Yes, I find this obsession with Arch on Lemmy very weird. It’s certainly not a distro for beginners. Ubuntu (let the hate flow), Mint, Fedora, and many others would be better choices.
If it is what you like, fair enough but I feel that it is encouraged around here as a default for both beginners and advanced users, which is bizarre. It’s too complex for beginners and not optimisable enough for very advanced users. I don’t hate it but I hate to see it become the standard.
From my personal experience Arch is several months ahead of other distros and depending on the package and sometimes has everything you need already included for gaming.
I believe this is due to the Steam Deck.
However for ease of use, I agree there are other better distros. Fedora is only 2ish months behind arch in terms of graphics drivers and Ubuntu… has the latest proton from steam and lutris since proton isn’t installed from the local app stores.
Arch is several months ahead of other distros
Source for that? It’s one of those weird, wild affirmations that go around regarding Arch. Ahead in terms of what? Integrating the most up-to-date kernel or something?
Is it because of the rolling release model? But it’s not the only one to have rolling releases.
I find Mint to be the most obvious choice for beginners who don’t use Lemmy.
Anecdotally, Mint broke file permissions and then the mounting points for my home server setup. And I find Cinnamon to be quite ugly imho.
I tried Fedora and Debian and much prefer those two vs Mint. Also, KDE is incredibly beautiful on the Steam Deck.
P.S. Fedora and Debian work with secure boot OOTB. Helpful for a laptop install. I know you can make it work with Arch and Mint as well, and there’s issues+opinions with secure boot, but I just wanted something to work. I am not as adept with linux and the guides assumed a particular level of experience with it.
I used to use Arch Linux. It’s really good, honestly, especially if you want to know how the OS components work from inside or make something custom. For anything else, I would recommend Debian and its non-snap-based derivatives (Linux Mint Debian Edition or Tuxedo OS, or KDE Neon).
I had to help a friend install the VMware kernel modules, since VMware is weird and VirtualBox sucks for virtualising Windows. I had to guide him through it step by step, making sure his commands were exact.
He’s only started using the terminal properly. Hell no, I’m not going to recommend Arch to him.

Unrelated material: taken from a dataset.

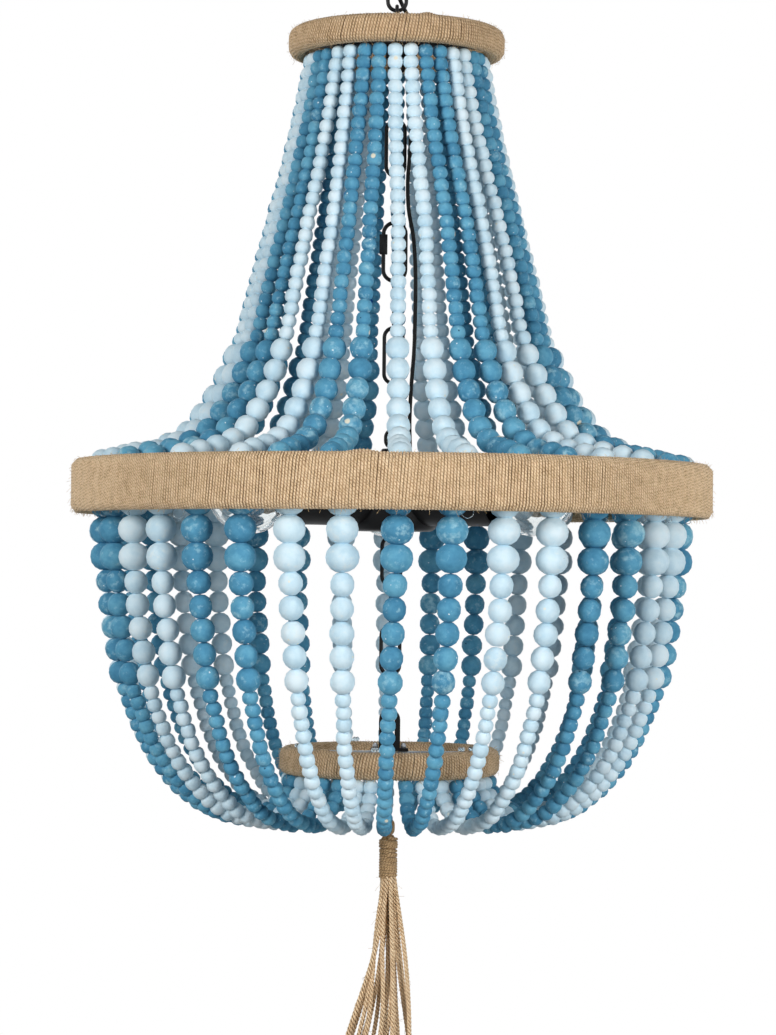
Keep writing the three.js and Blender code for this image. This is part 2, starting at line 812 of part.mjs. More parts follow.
// Sections of a strand from its string down. It starts with a plain run when runFirst is true, and
// ends with one when not. Seen along a rising strand they are turned round, so that a pair is one skin
function strand(curve, degrees, drift, beads, runSteps, runFirst, rising) {
  const length = curve.getLength();
  const beadLength = beads.reduce((sum, bead) => sum + bead.pitch, 0);
  const runLength = length - beadLength;
  const sections = [];
  const put = (along, radius, sides) => {
    const share = THREE.MathUtils.clamp(along / length, 0, 1);
    const out = towards(degrees + drift * THREE.MathUtils.smoothstep(share, 0, driftShare));
    const inPlane = ({ x, z }) => out.clone().multiplyScalar(x).setZ(z);
    const slope = curve.getTangentAt(share);
    const side = inPlane(new THREE.Vector3(-slope.z, 0, slope.x));
    const tangent = inPlane(rising ? slope.clone().negate() : slope);
    sections.push(section(inPlane(curve.getPointAt(share)), tangent, side, radius, sides, Math.PI / sides));
  };
  const putRun = (from, to) => {
    for (let step = 0; step <= runSteps; step += 1) {
      put(THREE.MathUtils.lerp(from, to, step / runSteps), (smallBead / 2) * runShare, neckSides);
    }
  };
  const putWaist = (at, size) => put(at, (size / 2) * neckShare, neckSides);
  let along = 0;
  if (runFirst) {
    putRun(smallPitch / 2, runLength - smallPitch / 2);
    along = runLength;
  }
  beads.forEach((bead) => {
    if (along > 0) putWaist(along, bead.size);
    put(along + bead.pitch / 2, bead.size / 2, bead.sides);
    along += bead.pitch;
  });
  putWaist(along, beads[beads.length - 1].size);
  if (!runFirst) {
    putRun(along + smallPitch / 2, length - smallPitch / 2);
    putWaist(length, smallBead);
  }
  return rising ? sections.reverse() : sections;
}

const row = (count, size, pitch, sides) => Array.from({ length: count }, () => ({ size, pitch, sides }));
const strandPitch = 360 / strandsInTier;
const pairs = strandsInTier / strandsInPair;

// A pair hangs on one string, which runs out of one strand, along the ring and into the other
function strandPair(curve, degrees, drifts, beads, runSteps, runFirst, stringRadiusPlace, stringHeight) {
  const ends = [degrees, degrees + strandPitch];
  const corners = ends.map((turn) => towards(turn).multiplyScalar(stringRadiusPlace).setZ(stringHeight));
  const across = corners[1].clone().sub(corners[0]).normalize();
  const bends = corners.map((corner, i) => {
    const tangent = across.clone().setZ(i === 0 ? 1 : -1).normalize();
    return section(corner, tangent, towards(ends[i]), stringRadius, neckSides, Math.PI / neckSides);
  });
  const up = strand(curve, ends[0], drifts[0], beads, runSteps, runFirst, true);
  const down = strand(curve, ends[1], drifts[1], beads, runSteps, runFirst, false);
  return skin([...up, ...bends, ...down], false);
}

// A ring's wall where a strand stands, which is turned by some degrees from a corner of its facets
function wallAt(radius, facets, turn) {
  return flatOf(radius, facets) / Math.cos(Math.PI / facets - THREE.MathUtils.degToRad(Math.abs(turn)));
}

// Upper tier: its strings lie against the inside of the top ring, and its strands end at the main ring
const stringFlat = flatOf(stringRadius, neckSides);
const upperTopRadius = topRingRadius - smallRingWidth - topHangInset;
const upperStringRadius = flatOf(topRingRadius - smallRingWidth, smallRingFacets) - fitGap - stringFlat;
const upperStringZ = topRingZ - topRingHeight / 2 + smallRingRounding * chamferShare + stringRadius;
const upperTopZ = topRingZ - topRingHeight / 2;
const mainInside = mainRingRadius - mainRingWidth;
const upperEndRadius = flatOf(mainInside, mainRingFacets) - fitGap;
const upperEndZ = mainRingZ + upperEndHeight;
const upperPath = strandCurve(
  upperShares.map(([outward, left]) => [
    upperTopRadius + outward * (upperEndRadius - upperTopRadius),
    upperEndZ + left * (upperTopZ - upperEndZ),
  ]),
);
const upperBeads = row(upperMediumBeads, mediumBead, mediumPitch, beadSides);

// Lower tier: its strings lie against the inside of the main ring, and its strands end under the bottom ring
const lowerWall = wallAt(mainInside, mainRingFacets, lowerTurn) - fitGap;
const lowerTopRadius = lowerWall - largeBead / 2;
const lowerTopZ = mainRingZ - lowerStartDepth + largePitch / 2;
const lowerEndRadius = bottomRingRadius - smallRingWidth / 2;
const lowerEndZ = bottomRingZ - bottomRingHeight / 2 - fitGap;
const lowestZ = lowerEndZ - basketDip - smallPitch / 2;
const inward = (share) => lowerTopRadius + share * (lowerEndRadius - lowerTopRadius);
const lowerPath = strandCurve([
  ...fallShares.map(([inwardShare, dropShare]) => [inward(inwardShare), lowerTopZ + dropShare * (lowestZ - lowerTopZ)]),
  ...riseShares.map(([inwardShare, dipShare]) => [inward(inwardShare), lowerEndZ + dipShare * (lowestZ - lowerEndZ)]),
]);
const lowerBeads = [
  ...row(lowerLargeBeads, largeBead, largePitch, largeBeadSides),
  ...row(lowerMediumBeads, mediumBead, mediumPitch, beadSides),
];
const lowerStringRadius = lowerWall - stringFlat;

for (let pair = 0; pair < pairs; pair += 1) {
  const label = String(pair + 1).padStart(2, "0");
  const turn = pair * strandsInPair * strandPitch;
  const upperPair = strandPair(
    upperPath,
    turn + upperTurn,
    upperDrifts.slice(pair * strandsInPair, (pair + 1) * strandsInPair),
    upperBeads,
    upperRunSteps,
    true,
    upperStringRadius,
    upperStringZ,
  );
  const lowerPair = strandPair(
    lowerPath,
    turn + lowerTurn,
    [0, 0],
    lowerBeads,
    lowerRunSteps,
    false,
    lowerStringRadius,
    lowerTopZ + stringRadius,
  );
  add(chandelier, `upper_strands_${label}`, upperPair, pair % 2 === 0 ? paleBlue : steelBlue);
  add(chandelier, `lower_strands_${label}`, lowerPair, pair % 2 === 0 ? steelBlue : paleBlue);
}

// Tassel: it hangs on a loop of cord from the eye under the bottom ring's strap
const hangerSeat = hangerWire + fitGap;
const hangerTop = tasselBar + hangerSeat;
const hangerBar = hangerTop - hangerLength + hangerWire;
const tasselLoopTop = hangerBar + hangerSeat;
add(
  chandelier,
  "tassel_hanger",
  wireLoop(hangerLength, hangerWidth, hangerWire, alongY, hangerTop, movingBendSteps),
  jute,
);
const neckTop = tasselLoopTop + hangerWire / 2 - tasselLoopLength + sink;
const neckBottom = neckTop - neckLength;
const neckProfile = [
  [0, neckBottom],
  [neckRadius, neckBottom],
  [neckRadius, neckTop],
  [0, neckTop],
];

// The whipping is one unbroken yarn round the neck, half sunk in it
const whippingTurns = Math.floor((neckLength - 2 * whippingYarn) / whippingPitch);
const whippingTop = neckTop - whippingYarn;
const whippingAngle = (i) => (2 * Math.PI * i) / whippingSteps;
const whippingPoints = Array.from({ length: whippingTurns * whippingSteps + 1 }, (_, i) => {
  const across = neckRadius - sink / 2;
  const height = whippingTop - (whippingPitch * i) / whippingSteps;
  return new THREE.Vector3(across * Math.sin(whippingAngle(i)), -across * Math.cos(whippingAngle(i)), height);
});
const whippingSections = whippingPoints.map((centre, i) => {
  const out = new THREE.Vector3(Math.sin(whippingAngle(i)), -Math.cos(whippingAngle(i)), 0);
  const tangent = new THREE.Vector3(-out.y, out.x, -whippingPitch / (2 * Math.PI * neckRadius));
  return section(centre, tangent.normalize(), out, whippingYarn / 2, whippingSides, 0);
});
const whippingGaps = whippingPoints.flatMap((point, i) =>
  whippingPoints.slice(i + Math.ceil(whippingSteps / 2)).map((other) => point.distanceTo(other) - whippingYarn),
);
console.log(`least gap in the whipping ${Math.min(...whippingGaps).toFixed(2)} mm`);

// One cord of the skirt, from inside the neck out to the hem
function skirtCord(degrees, gather, spread) {
  const out = towards(degrees);
  const side = new THREE.Vector3(-out.y, out.x, 0);
  const place = (share) => {
    const centre = out.clone().multiplyScalar(THREE.MathUtils.lerp(gather, spread, share));
    centre.x -= skirtLean * share * share;
    return centre.setZ(neckBottom + sink - share * (skirtLength + sink));
  };
  const sections = Array.from({ length: skirtSteps + 1 }, (_, step) => {
    const share = step / skirtSteps;
    const tangent = new THREE.Vector3(0, 0, -1);
    return section(place(share), tangent, side, skirtCordRadius, skirtSides, 0);
  });
  return skin(sections, false);
}

const tassel = joined(
  turned(neckProfile, whippingSteps),
  skin(whippingSections, false),
  wireLoop(tasselLoopLength, tasselLoopWidth, hangerWire, alongX, tasselLoopTop, movingBendSteps),
  ...Array.from({ length: outerCords }, (_, i) => skirtCord((360 * i) / outerCords, outerGather, outerSpread)),
  ...Array.from({ length: innerCords }, (_, i) => skirtCord((360 * i) / innerCords, innerGather, innerSpread)),
);
add(chandelier, "tassel", tassel, jute);

export default model;
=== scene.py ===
# %% [markdown]
# # A beaded chandelier
# Two tiers of strung wooden beads hang between three rings bound with jute. A chain and a black cord come down
# from the ceiling, three lamps stand level inside, and a jute tassel hangs below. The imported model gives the
# frame: every piece goes where its solid is, in metres, with +Z up.

# %% Load the frame
from math import atan, copysign, cos, degrees, exp, pi, radians, sin, sqrt, tau
from random import choice, random, seed, uniform

import bmesh
import bpy
from mathutils import Matrix, Vector
from mathutils.kdtree import KDTree


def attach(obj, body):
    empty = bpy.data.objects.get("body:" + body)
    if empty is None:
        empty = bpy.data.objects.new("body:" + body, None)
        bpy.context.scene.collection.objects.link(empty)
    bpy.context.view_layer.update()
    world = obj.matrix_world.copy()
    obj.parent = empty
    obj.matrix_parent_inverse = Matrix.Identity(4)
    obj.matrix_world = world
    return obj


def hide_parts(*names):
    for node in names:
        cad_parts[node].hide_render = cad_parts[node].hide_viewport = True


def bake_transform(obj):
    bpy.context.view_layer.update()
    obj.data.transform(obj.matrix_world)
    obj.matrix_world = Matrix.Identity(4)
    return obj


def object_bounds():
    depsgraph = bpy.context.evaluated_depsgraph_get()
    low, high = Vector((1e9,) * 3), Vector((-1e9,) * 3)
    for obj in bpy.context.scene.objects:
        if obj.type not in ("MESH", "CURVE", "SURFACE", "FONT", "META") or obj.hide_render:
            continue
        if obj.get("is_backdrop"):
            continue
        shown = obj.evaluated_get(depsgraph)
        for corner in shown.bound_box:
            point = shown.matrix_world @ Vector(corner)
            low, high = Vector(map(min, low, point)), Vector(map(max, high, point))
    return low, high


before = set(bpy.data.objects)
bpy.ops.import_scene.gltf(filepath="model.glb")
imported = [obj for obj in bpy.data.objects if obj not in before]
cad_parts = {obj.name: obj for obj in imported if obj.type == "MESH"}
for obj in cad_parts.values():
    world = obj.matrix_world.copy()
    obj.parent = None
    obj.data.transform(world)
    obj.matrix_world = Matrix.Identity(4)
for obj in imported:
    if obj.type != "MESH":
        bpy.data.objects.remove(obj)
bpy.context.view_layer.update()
scene = bpy.context.scene
mm = 0.001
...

It’s because it’s bleeding edge, extremely well documented and extremely popular. Bleeding edge is exciting and you’re gonna end up on the arch wiki anyway regardless of distro, so you may as well go to the source.

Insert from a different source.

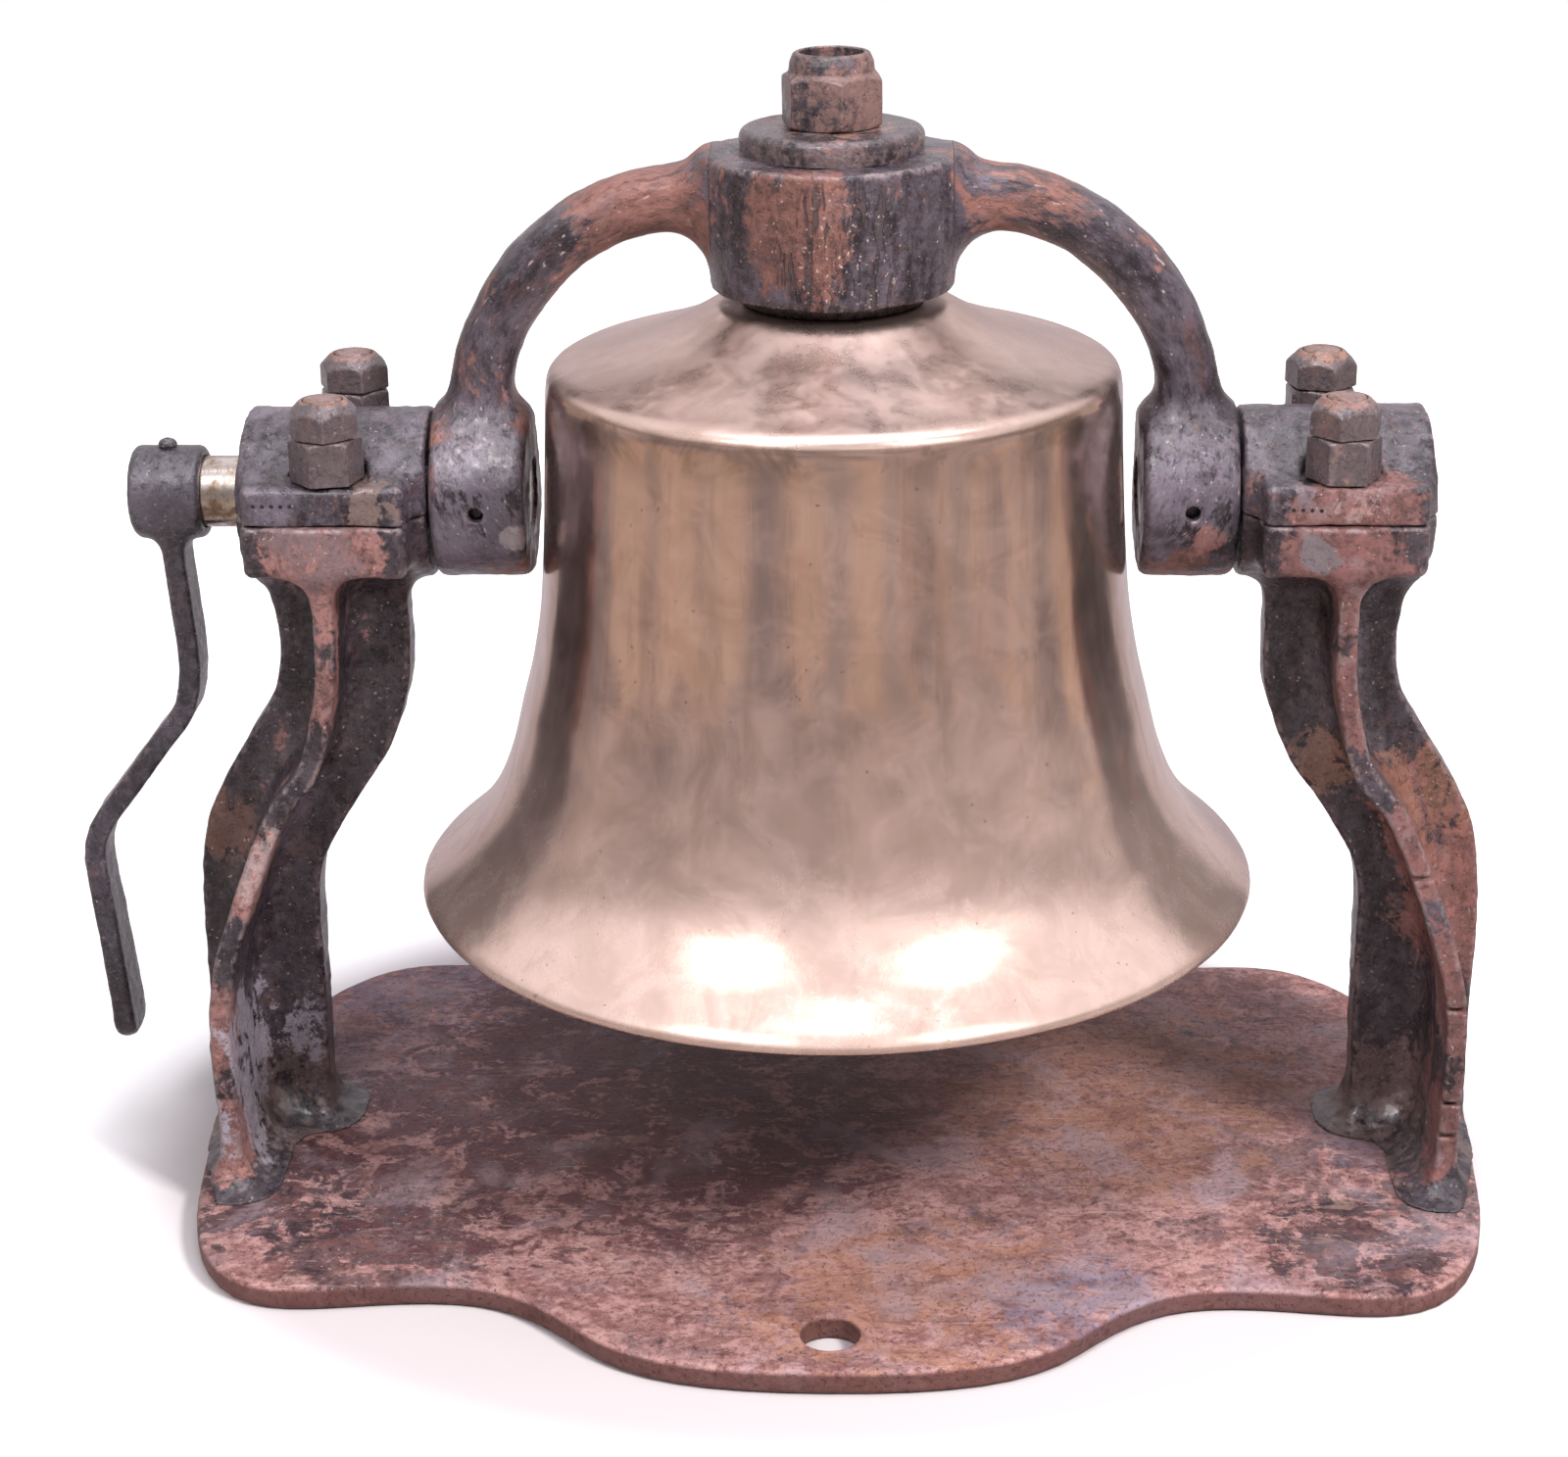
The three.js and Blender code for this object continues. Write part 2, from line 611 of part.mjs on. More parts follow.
function build() {
  const bellSet = new THREE.Group();
  bellSet.name = 'yard_bell';
  const place = (name, look, geometry) => {
    const material = new THREE.MeshStandardMaterial(look);
    const mesh = new THREE.Mesh(geometry, material);
    mesh.name = name;
    bellSet.add(mesh);
  };
  const single = (name, look, body) => place(name, look, toGeometry(body));
  const pair = (name, look, body) => {
    const geometry = toGeometry(body);
    place(`${name}_right`, look, geometry);
    place(`${name}_left`, look, mirrored(geometry));
  };

  single('base_plate', RUST, basePlate());
  pair('upright', IRON, upright());
  pair('bearing_cap', IRON, bearingCap());
  pair('lower_brass', BRASS, brass(false));
  pair('upper_brass', BRASS, brass(true));

  const nutTurns = { front: [20, -11], back: [-8, -4] };
  [['front', -STUD_Y], ['back', STUD_Y]].forEach(([end, y]) => {
    const seat = CAP_FLANGE_TOP + GAP;
    const joint = seat + NUT_H;
    const [low, high] = nutTurns[end];
    const lock = [joint + GAP, joint + LOCK_NUT_H];
    pair(`cap_stud_${end}`, IRON, capStud(y));
    pair(`cap_nut_${end}`, RUST, nut(NUT_AF, STUD_HOLE_R, seat, joint, STUD_X, y, low));
    pair(`lock_nut_${end}`, RUST, nut(NUT_AF, STUD_HOLE_R, ...lock, STUD_X, y, high));
  });

  single('yoke', RUST, yoke());
  single('trunnion_shaft_left', STEEL, trunnionLeft());
  single('trunnion_pin_right', STEEL, trunnionRight());
  pair('cross_pin', IRON, solid(rodY(CROSS_PIN_R, -CROSS_PIN_HALF, CROSS_PIN_HALF, EAR_MID, AXIS_Z)));
  single('bell', BRONZE, bell());
  single('crown_spacer', IRON, ring(BOLT_HOLE, SPACER_R, CROWN_TOP + GAP, HUB_BOTTOM - GAP));
  const washerTop = CROWN_UNDER - GAP;
  single('inner_washer', IRON, ring(BOLT_HOLE, 38, washerTop - INNER_WASHER_T, washerTop));
  single('hanger_bolt', IRON, hangerBolt());
  single('top_washer', RUST, topWasher());
  single('hanger_nut', RUST, hangerNut());
  single('crank_lever', IRON, crankLever());
  single('crank_set_pin', IRON, crankSetPin());
  single('clapper', IRON, clapper());
  single('clapper_pin', STEEL, clapperPin());
  single('clapper_cotter', STEEL, clapperCotter());
  return bellSet;
}

export default build();
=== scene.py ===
"""Looks for a cradle-mounted bronze bell: iron castings, turned and forged pieces, bell and studio."""
import math

import bmesh
import bpy
import numpy as np
from mathutils import Matrix, Vector


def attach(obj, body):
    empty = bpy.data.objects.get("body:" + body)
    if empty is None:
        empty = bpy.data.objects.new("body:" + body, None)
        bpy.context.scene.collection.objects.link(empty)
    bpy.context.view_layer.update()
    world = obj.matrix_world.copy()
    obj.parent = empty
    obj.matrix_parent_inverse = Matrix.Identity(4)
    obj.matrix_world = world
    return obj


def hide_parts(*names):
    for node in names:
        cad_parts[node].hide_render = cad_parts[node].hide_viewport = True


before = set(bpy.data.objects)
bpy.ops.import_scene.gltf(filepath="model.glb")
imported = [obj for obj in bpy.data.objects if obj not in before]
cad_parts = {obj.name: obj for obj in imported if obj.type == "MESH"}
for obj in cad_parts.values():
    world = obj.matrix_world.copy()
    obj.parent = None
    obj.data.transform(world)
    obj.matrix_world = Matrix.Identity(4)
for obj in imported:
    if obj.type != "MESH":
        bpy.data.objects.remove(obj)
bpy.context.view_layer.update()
CRADLE, YOKE, CLAPPER = "cradle", "swinging_yoke", "clapper"
MM = 0.001

# ---- Dimensions in millimetres, the same as the frame's ----
AXIS_Z = 363.5
STUD_X, STUD_Y = 246.7, 45.7
PLATE_TOP = 12.5
FOOT_Z = 12.8
NUT_SEAT = 383.3
NUT_TOP = 405.4
LOCK_TOP = 423.7
SHAFT_R = 18.0
BOLT_BORE = 14.6
STUD_BORE = 9.9
CAP_R = 42.5
EAR_PIN_X = 175.8
ARM_X, ARM_Z, ARM_R = 62, 400, 114.5
ARM_DIP = 3.6
CLAPPER_Z = 406
CRANK_X = -335
BASE_HOLE_Y, BASE_HOLE_R = 222, 14.5
CAP_NUT_FLATS, HANGER_NUT_FLATS = 31.75, 44.45

WEB_INNER = [(276, 12.8), (274, 60), (273, 120), (270.5, 160), (253, 193.5),
             (232, 225), (220, 258), (217, 285), (218, 312), (222, 340)]
WEB_OUTER = [(334, 12.8), (335, 60), (335.5, 120), (333, 167), (325, 197),
             (305, 232), (289.5, 258), (284, 283), (286, 312), (282, 340)]
RIB_LINE = [(312.5, 12.8), (313.5, 50), (315, 95), (312, 126), (301, 163),
            (283, 208), (264, 235), (254.5, 272), (252.5, 300), (252.5, 340)]
RIB_EDGE = [(88, 12.8), (81, 120), (75, 165), (66, 204), (57, 262), (57, 340)]
CRANK_LINE = [(-335, 351.5), (-334.5, 330), (-332, 292), (-331.5, 268), (-337, 247), (-353, 226),
              (-371, 202), (-385, 184), (-390, 168), (-389, 147), (-386, 115), (-383.2, 80),
              (-382.5, 64)]
BELL_OUTER = [(52, 461), (57, 460.8), (61, 459.2), (70, 454), (82, 448.2), (96, 443.2),
              (110, 438.5), (124, 434), (134, 431.2), (138.6, 429.4), (141.4, 426.4),
              (142.5, 421.5), (143, 414), (144.2, 385),
              (146.2, 345), (149, 310), (153.9, 280), (160.2, 255), (166, 232), (173.4, 212),
              (182, 196), (192.8, 182.3), (204, 171.5), (212.5, 164), (215.7, 160)]
BELL_LIP = [(215.9, 158.6), (215.2, 157), (213.6, 156.2), (211.9, 156.6)]
BELL_INNER = [(211, 157), (203, 163), (190, 173.5), (176, 187), (163, 205), (154, 226), (147, 252),
              (141.5, 282), (136.5, 315), (133.5, 350), (132, 385), (130.5, 407), (123, 417.5),
              (108, 425.5), (84, 434.5), (64, 442.5), (46, 446), (14.6, 446)]
BASE_FRONT = [[(0, -256), (58, -256), (95, -248), (120, -221)],
              [(120, -221), (146, -193), (163, -180.5), (197, -180.5)],
              [(197, -180.5), (232, -180.5), (262, -192), (287, -182)],
              [(287, -182), (316, -170), (328, -125), (331.5, -80)],
              [(331.5, -80), (334, -52), (337, -28), (337, 0)]]
BASE_BACK = [[(0, 256), (58, 256), (95, 248), (120, 221)],
             [(120, 221), (146, 193), (163, 180.5), (197, 180.5)],
             [(197, 180.5), (226, 180.5), (244, 184), (262, 176)],
             [(262, 176), (288, 164), (304, 136), (317, 98)],
             [(317, 98), (328, 66), (337, 30), (337, 0)]]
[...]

Do mind though it doesn’t mean it’s easy, like at all, and I fundamentally agree, there’s a million better choices for first timers.
you’re gonna end up on the arch wiki anyway regardless of distro, so you may as well go to the source.
Absolutely not. I’ve never used a distro that required me to check the forums or wiki of another distro.
it’s bleeding edge
What now? I feel I have fallen asleep and just woke up at a marketing meeting at my job.
Compared to gentoo for instance, packages are not compiled depending on the HW they are installed on. So, not enough resource optimisation and customisation for some users
Of course, any distro is customisable if you spend the time to do it voluntarily, but by default it’s not the way it works
There is a certain kind of beginner I would recommend Arch to, those rare folks who really do learn best from the bottom up. Candidates must also see “computers” as a hobby, and have separate hardware from their daily driver they’re installing/learning Linux on.
Honestly, I’m still not sure I would recommend Arch to those people. I think most of those people would be better off on something like Gentoo or NixOS (depending on the class of weirdo we’re talking about). Arch in my experience is just more painful than it needs to be. Like, honest to god, there is no reason the user should have to fiddle with the keyring when updating… Figure it out.
Sure. If you want to tinker and look under the hood, Arch is great. But if you just want stuff to work, there are better alternatives.
Last used Linux over 10 years ago when I was in college for ITNA. It didn’t work out for me and I drive trucks for a living now lol. Computers/gaming has always been my hobby though. Decided a few weeks ago to try out Linux again on a spare computer I have. Started with EndeavorOS and broke it somehow. Went to mint for like a week and couldn’t get used to it for some reason and decided to try EndeavorOS again. Been using it for about a month now as my primary and only using the windows PC for gaming and it’s been great. Does take some tinkering and googling to get it how it want it from a fresh install though which I’ve had to do a couple times now because of hardware failures lol
Endeavor OS solves most of those problems. Out of box experience is fantastic, and the installer is the best I’ve ever used.
That being said, I still wouldn’t recommend it due to the Arch package maintainers willingness to break userspace.
You will do a system update and it will break something. Most recent for me was Python packages. I updated my system and suddenly pip stopped working because they decided to follow PEP-668 and force the user to install packages using pacman.
The rationale given was allowing the user to install packages outside of the distro’s control can potentially break system tools like Fedora’s DNF, which is python based.
Now, I’ve done this on Fedora, it’s not fun. But you know what else? FEDORA DOESN’T EVEN ENABLE THIS FEATURE YOU FUCKING IMBECILES.
I think it depends on what the said beginner is after. If they just want something that works then sure archlinux isn’t the best option, but if they want learn more about linux then there’s nothing wrong with installing arch. When I was new to linux, I found the beginners install guide on the archwiki to be very helpful and learnt a fair bit about how things work. I think you then have a good overview of how your system works and therefore have a better idea of what needs fixing when things break.